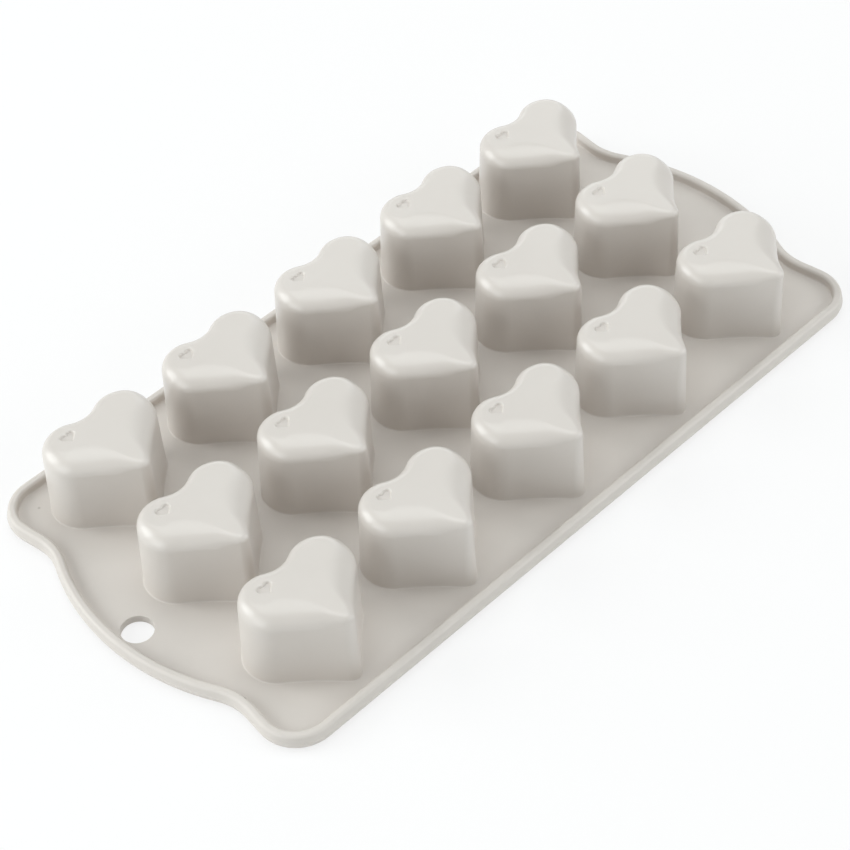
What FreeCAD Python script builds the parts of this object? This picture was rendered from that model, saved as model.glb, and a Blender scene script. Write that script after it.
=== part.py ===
import FreeCAD, Part
import math
import os

V = FreeCAD.Vector

# Grid of heart-shaped cups (mm)
columns = 5
rows = 3
pitch_x = 37.5
pitch_y = 34.1

# Overall outline, at the parting line, as its reach past the middles of the outermost cups
end_reach = 32.5
side_reach = 19.65
length = (columns - 1) * pitch_x + 2 * end_reach
width = (rows - 1) * pitch_y + 2 * side_reach

# Each end: a tab bulges out between two corners, past a hollow waist beside each of them
tab_bulge = 7.0
corner_radius = 10.5
waist_radius = 14.0
waist_lean = 8.0
waist_straight = 5.5

# Sheet that joins the cups
sheet = 2.2

# Raised rim round the sheet
rim_width = 2.6
rim_rise = 2.45
outer_lean = 0.5
crest_bevel = 0.65
crest_flat = 0.8
lower_inset = 1.1
lower_step_inset = 0.25
lower_step_height = 0.9

# One cup, seen from above, at the sheet
lobe_radius = 8.3
lobe_spacing = 15.0
notch_radius = 7.5
tip_reach = 18.2
tip_radius = 2.4

# One cup, seen from the side
cup_rise = 21.1
cup_draft = 1.7
crown_radius = 4.2
crown_corner = 0.27
crown_tip_radius = 1.5
wall = 1.9
cavity_tip_radius = 1.0
cavity_facets = (2, 10, 1, 2)

# Small heart sunk into the top of each cup
mark_lobe_radius = 1.25
mark_tip_reach = 2.7
mark_depth = 0.7
mark_x = -7.25
mark_y = 1.45

# Hanging hole in one end tab, and the land between it and the rim
hole_diameter = 8.0
hole_land = 1.1


def line(p, q):
    return Part.makeLine(p, q)


def arc(centre, radius, start, end, z):
    """Arc from one angle to another, both in radians, at height z."""
    def at(angle):
        return V(centre[0] + radius * math.cos(angle), centre[1] + radius * math.sin(angle), z)
    return Part.Arc(at(start), at((start + end) / 2), at(end)).toShape()


def mirrored(edges, normal):
    """The edges' mirror images across the plane through the Z axis with this normal."""
    return [e.mirror(V(0, 0, 0), normal) for e in edges]


def closed(edges):
    return Part.Wire(Part.__sortEdges__(edges))


def ruled(wires):
    """Solid with straight-ruled sides between wires."""
    return Part.makeLoft(wires, True, True)


def outline(inset, z):
    """The mould's outline, moved inward by the inset."""
    lean = -math.radians(waist_lean)
    corner = (length / 2 - tab_bulge - corner_radius, width / 2 - corner_radius)
    reach = corner_radius + waist_radius
    waist = (
        corner[0] + reach * math.cos(lean) + waist_straight * math.sin(lean),
        corner[1] + reach * math.sin(lean) - waist_straight * math.cos(lean),
    )
    past_end = waist[0] - length / 2
    tab_radius = (past_end ** 2 + waist[1] ** 2 - waist_radius ** 2) / (2 * (waist_radius - past_end))
    tab = (length / 2 - tab_radius, 0.0)
    swing = math.atan2(waist[1], waist[0] - tab[0])
    r_corner = corner_radius - inset
    r_waist = waist_radius + inset
    top = V(corner[0], corner[1] + r_corner, z)
    quarter = [
        line(V(0, top.y, z), top),
        arc(corner, r_corner, math.pi / 2, lean, z),
        line(
            V(corner[0] + r_corner * math.cos(lean), corner[1] + r_corner * math.sin(lean), z),
            V(waist[0] - r_waist * math.cos(lean), waist[1] - r_waist * math.sin(lean), z),
        ),
        arc(waist, r_waist, math.pi + lean, math.pi + swing, z),
        arc(tab, tab_radius - inset, swing, 0.0, z),
    ]
    half = quarter + mirrored(quarter, V(0, 1, 0))
    return closed(half + mirrored(half, V(1, 0, 0)))


def half_heart(inset, z, radius_at_tip):
    """Right half of the heart outline, from notch to tip, moved inward by the inset."""
    half_gap = lobe_spacing / 2
    lobe = (half_gap, 0.0)
    tip_y = tip_radius - tip_reach
    span = math.hypot(half_gap, tip_y)
    side = math.acos((tip_radius - lobe_radius) / span) - math.atan2(-tip_y, half_gap)
    reach = half_gap * math.cos(side) + lobe_radius - inset
    tip = (0.0, -(reach - radius_at_tip) / math.sin(side))
    notch = (0.0, math.sqrt((lobe_radius + notch_radius) ** 2 - half_gap ** 2))
    turn = math.atan2(notch[1], half_gap)
    r_lobe = lobe_radius - inset
    start = V(lobe[0] + r_lobe * math.cos(side), lobe[1] - r_lobe * math.sin(side), z)
    end = V(radius_at_tip * math.cos(side), tip[1] - radius_at_tip * math.sin(side), z)
    return [
        arc(notch, notch_radius + inset, -math.pi / 2, -turn, z),
        arc(lobe, r_lobe, math.pi - turn, -side, z),
        line(start, end),
        arc(tip, radius_at_tip, -side, -math.pi / 2, z),
    ]


def heart(inset, z, radius_at_tip):
    """Smooth heart outline round its own lobe line."""
    half = half_heart(inset, z, radius_at_tip)
    return closed(half + mirrored(half, V(1, 0, 0))).toNurbs().Wires[0]


def faceted_heart(inset, z, radius_at_tip):
    """The same outline in short straight runs."""
    half = half_heart(inset, z, radius_at_tip)
    right = [half[0].discretize(2)[0]]
    for edge, runs in zip(half, cavity_facets):
        right += edge.discretize(runs + 1)[1:]
    left = [V(-p.x, p.y, p.z) for p in reversed(right[1:-1])]
    return Part.makePolygon(right + left + right[:1])


def blank():
    """Sheet and rim without cups: an outer block less the tray inside the rim."""
    crest = sheet + rim_rise
    shoulder = crest - crest_bevel
    outer = [
        (lower_inset, 0.0),
        (lower_step_inset, lower_step_height),
        (0.0, sheet),
        (outer_lean, shoulder),
        (rim_width - crest_bevel - crest_flat, crest),
    ]
    inner = [(rim_width, sheet), (rim_width, shoulder), (rim_width - crest_bevel, crest)]
    block = ruled([outline(inset, z) for inset, z in outer])
    tray = ruled([outline(inset, z) for inset, z in inner])
    return block.cut(tray)


def cup():
    """Outside of one cup, from inside the sheet up to its soft crown."""
    slope = math.tan(math.radians(cup_draft))
    shoulder = cup_rise - crown_radius
    edge = shoulder * slope
    corner = crown_radius * crown_corner
    rings = [
        (-sheet / 2 * slope, sheet / 2),
        (edge, sheet + shoulder),
        (edge + corner, sheet + cup_rise - corner),
        (edge + crown_radius, sheet + cup_rise),
    ]
    return ruled([heart(inset, z, max(tip_radius - inset, crown_tip_radius)) for inset, z in rings])


def cavity():
    """Inside of one cup, open at the underside of the sheet."""
    slope = math.tan(math.radians(cup_draft))
    depth = sheet + cup_rise - wall
    mouth = wall - sheet * slope
    return ruled([faceted_heart(mouth + z * slope, z, cavity_tip_radius) for z in (0.0, depth)])


def mark():
    """Small faceted heart sunk into the top of a cup."""
    r = mark_lobe_radius
    side = r * math.sqrt(0.5)
    half = [(0.0, side), (side, r), (2 * r - side / 2, side), (2 * r - side / 4, -side / 2)]
    points = half + [(0.0, -mark_tip_reach)] + [(-x, y) for x, y in reversed(half[1:])]
    floor = sheet + cup_rise - mark_depth
    corners = [V(mark_x + x, mark_y + y, floor) for x, y in points + points[:1]]
    return Part.Face(Part.makePolygon(corners)).extrude(V(0, 0, 2 * mark_depth))


def spread(shape):
    """One copy of the shape for each cup of the grid."""
    lobe_line = (tip_reach - lobe_radius) / 2
    copies = []
    for row in range(rows):
        for column in range(columns):
            copy = shape.copy()
            x = (column - (columns - 1) / 2) * pitch_x
            y = ((rows - 1) / 2 - row) * pitch_y + lobe_line
            copy.translate(V(x, y, 0))
            copies.append(copy)
    return copies


def hanging_hole():
    x = rim_width + hole_land + hole_diameter / 2 - length / 2
    return Part.makeCylinder(hole_diameter / 2, sheet, V(x, 0, 0), V(0, 0, 1))


def mould():
    body = blank().multiFuse(spread(cup()))
    body = body.cut(spread(cavity()) + spread(mark()) + [hanging_hole()])
    return body.removeSplitter().Solids[0]


os.makedirs("parts", exist_ok=True)
mould().exportStep("parts/mould.step")
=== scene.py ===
import logging
import math
from dataclasses import dataclass, field, replace
from enum import Enum
from typing import Any, Iterable, Sequence, Union

import bpy
import numpy as np
from mathutils import Matrix, Vector
from mathutils.geometry import delaunay_2d_cdt


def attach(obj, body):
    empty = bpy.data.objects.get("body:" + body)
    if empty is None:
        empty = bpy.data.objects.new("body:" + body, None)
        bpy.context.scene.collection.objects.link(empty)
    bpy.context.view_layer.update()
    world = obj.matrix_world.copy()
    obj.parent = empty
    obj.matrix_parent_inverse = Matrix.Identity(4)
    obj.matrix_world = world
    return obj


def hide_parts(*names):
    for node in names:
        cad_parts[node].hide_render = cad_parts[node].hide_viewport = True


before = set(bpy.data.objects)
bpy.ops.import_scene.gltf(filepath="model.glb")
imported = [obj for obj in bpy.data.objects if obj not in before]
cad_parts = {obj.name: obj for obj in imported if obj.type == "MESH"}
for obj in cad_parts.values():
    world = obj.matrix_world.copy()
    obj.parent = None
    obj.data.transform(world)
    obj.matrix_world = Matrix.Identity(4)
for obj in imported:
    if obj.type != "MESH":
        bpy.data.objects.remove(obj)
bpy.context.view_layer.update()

LOG = logging.getLogger("chocolate_mould")
MM = 0.001
SHEET = 2.2  # thickness of the sheet between the cups, in millimetres
SAME_PLACE = 1e-6  # points nearer than this many millimetres are one point
PLAN_STEP = math.radians(6.0)  # angle between neighbouring points of an outline's arc
FINE_STEP = math.radians(10.0)  # the same for a section's arc
COARSE_STEP = math.radians(15.0)  # the same for small features
WHITE = (1.0, 1.0, 1.0, 1.0)
Array = np.ndarray


# Plans: closed outlines seen from above, in millimetres


class Turn(Enum):
    """How an arc's surface faces: away from its centre or towards it."""

    CONVEX = 1
    HOLLOW = -1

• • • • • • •

Return only the lines spanning from the first line of the material through the line with "pitch_y = 34.1", copied exactly, both ends kept.

*Finished task*:
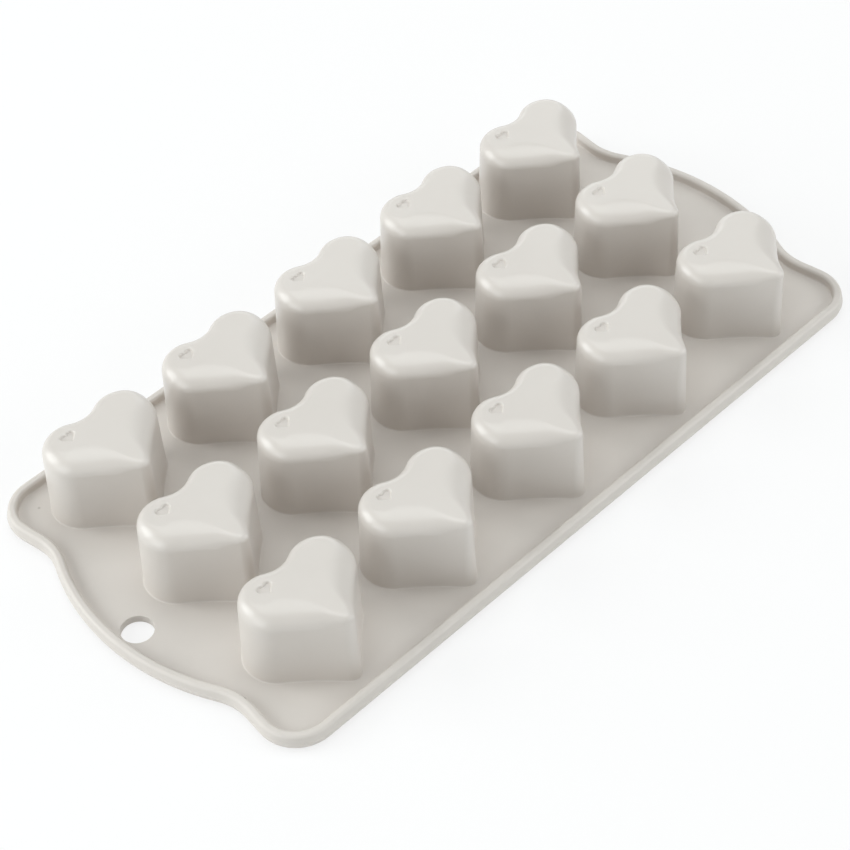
What FreeCAD Python script builds the parts of this object? This picture was rendered from that model, saved as model.glb, and a Blender scene script. Write that script after it.
=== part.py ===
import FreeCAD, Part
import math
import os

V = FreeCAD.Vector

# Grid of heart-shaped cups (mm)
columns = 5
rows = 3
pitch_x = 37.5
pitch_y = 34.1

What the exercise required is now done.